Copa continues to rapidly expand B737NG fleet and has high hopes for the re-engined 737
Copa have the new aircraft commitments in place that are needed to continue to pursue rapid network growth. According to Ascend data, Copa currently has 51 additional B737-800s on order.
Copa ended 2Q2011 with a group fleet of 40 B737NGs and 26 E-190s. It will take seven more B737-800s in 2H2011, including one which was delivered in Jul-2011, giving it a year-end fleet of 73 aircraft.
Copa’s fleet plan, 2009 to 2013
Mr Heilbron revealed during the 2Q2011 analyst call that Copa also is planning to soon start evaluating the re-engined B737, which Boeing plans to formally launch in 3Q2011. Copa could potentially switch to the new type late this decade after all the current generation B737-800s it has on order are delivered.
“We need something starting in 2018 and beyond. We have lot of options in 2018. We have nothing ordered after 2018. So as of 2019 we need to order new aircraft,” Mr Heilbron told analysts. “We are very interested in any new development. But we don’t know enough right now about that new Boeing aircraft. We will be meeting with them in the coming weeks. We hope to gather enough information to be in a position to make a decision. I don’t know if it will happen overnight. We still need to learn a lot more about this aircraft. We are an interested party.”
The extra range generated by the new engines could also allow Copa to improve operation in some of its longer routes. Copa now has some of the longest B737 routes in the world, such as Panama City-Montevideo and Panama City-Buenos Aires.
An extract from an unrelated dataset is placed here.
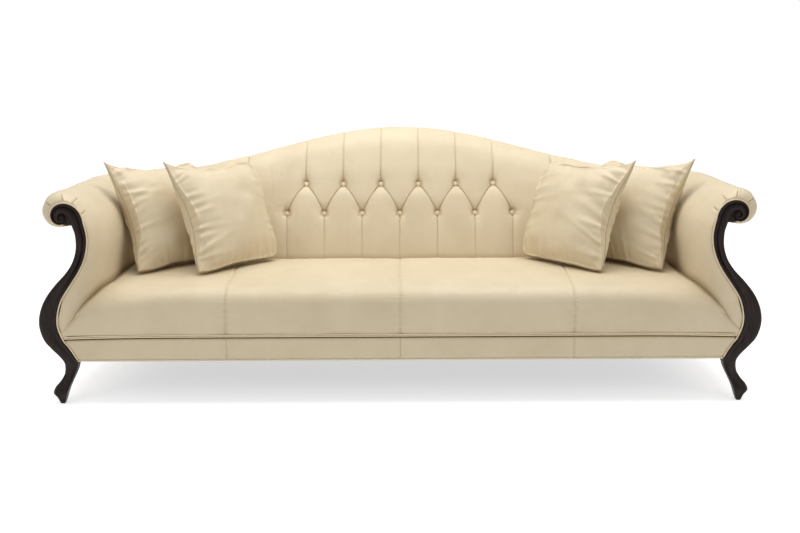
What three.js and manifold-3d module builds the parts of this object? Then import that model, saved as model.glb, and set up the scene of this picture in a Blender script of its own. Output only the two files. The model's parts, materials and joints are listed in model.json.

The new CFM Leap X engine, which is expected to provide about a 15% improvement in fuel burn and therefore range for the B737NG family, could allow Copa to remove payload restrictions on its longest routes, resulting in significantly lower unit costs in some key markets.
As Copa has a need for a relatively long-range re-engined B737, Mr Heilbron said the carrier could have “a significant role” in determining the design of the new aircraft. “We operate the 737NG to its maximum performance limit so we have particular needs that will be of interest to us and Boeing,” he said.